Earmarked multi-year grants are reported to be reducing aid organisations’ ability to adapt multi-year programmes. Stipulations on country, sector or activity are perceived to be diluting the benefits of predictable funding by compelling aid organisations to channel their programmes toward pre-defined priorities, which may supersede the humanitarian imperative.

Multi-year humanitarian funding from donors is primarily channelled to international responders

In 2018, UN agencies received 45% of reported multi-year humanitarian funding, with international NGOs receiving 19%. Despite increasing since 2016, multi-year contributions to local and national NGOs and pooled funds collectively accounted for only 2% of total reported multi-year contributions in 2018.

Aid organisations receive growing volumes of multi-year humanitarian funding, but this accounts for a smaller than expected share of total income

Data from aid organisations shows that the volume of multi-year income they received rose sharply, more than doubling between 2016 and 2018. However, this multi-year income represents a notably smaller proportion of their income (13% in 2018) when compared to the reported share of allocations that donors identify as multi-year (36% in 2018). Several reasons may explain this apparent discrepancy: differing interpretations of “multi-year funding”; the pooling of aid organisations’ varied income streams; a lack of alignment between donor and aid organisation funding cycles; and divergent practices in quantifying volumes of funding.

There remain several challenges to making further progress with the Grand Bargain’s multi-year planning and funding commitments

These include the unresolved tension between responding to current unmet needs versus future anticipated ones. Aid organisations also report that current volumes of multi-year funding are insufficient to change their modus operandi or to be passed on to downstream partners (with data on pass-through lacking). While multi-year funding has enabled alignment of some aid organisations’ humanitarian and non-humanitarian programmes, questions persist around funding the pursuit of future alignment. Questions also remain around what results can realistically be achieved with humanitarian funding, and how to prioritise multi-year funding by sector.

Previously reported perceptions of the benefits of multi-year humanitarian funding were confirmed

Consensus points towards the suitability of long-term funding primarily in protracted or recurrent crises, enabling responders to sustain operations, invest in partners and strengthen their capacity, as well as to invest in learning and development. Multi-year grants were also identified as acting as bridge funding when crises escalate, until crisis-specific institutional funding is released.

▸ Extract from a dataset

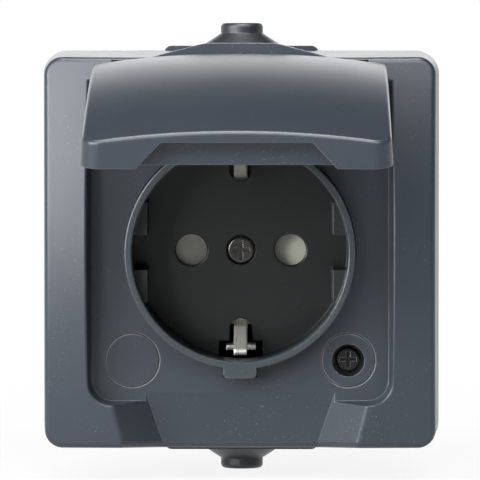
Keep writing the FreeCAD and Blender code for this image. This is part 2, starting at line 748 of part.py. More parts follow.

The significant data gaps on multi-year humanitarian funding indicate that better and more comprehensive reporting is required

A fundamental issue is the absence of a commonly used definition of multi-year funding, including an agreed duration for funding considered “multi-year”. Encouragingly, the Grand Bargain Enhanced Quality Funding workstream is currently seeking to address this issue. OCHA’s FTS and IATI do have the functionality to provide some tracking of both multi-year and earmarked funding, although both have their own limitations. However, the extent of current reporting of multi-year and earmarked flows is limited. This is especially the case for flows beyond the first recipient in the transaction chain. In terms of results, no common set of indicators has yet been developed to measure multi-year effectiveness, and clarity is needed on what multi-year funding is expected to achieve.

Recommendations

  • Donors and aid organisations should agree a shared definition and lexicon for multi-year humanitarian funding.
  • Donors and aid organisations should discuss and agree on the expected outcomes and results that multi-year humanitarian funding can realistically achieve.
  • While there is need for more evidence on multi-year humanitarian funding, including through programme evaluations, donors and aid organisations should as a first step share existing evidence more systematically.
  • Donors should indicate the timeframe of funding when they report to OCHA’s FTS and publish to IATI. Similarly, aid organisations should comprehensively report and publish the funding they distribute, indicating the timeframe.
  • Donors should seek to enhance the coordination of funding decisions with other donors, acknowledging that the scope for taking multi-year approaches in the short term varies between donors.
  • Donors and aid organisations should continue to pursue coordination between their multi-year programmes and multi-year UN appeals.
  • Aid organisations should seek to build on the closer alignment with non-humanitarian responders which multi-year programming has enabled in some crisis settings.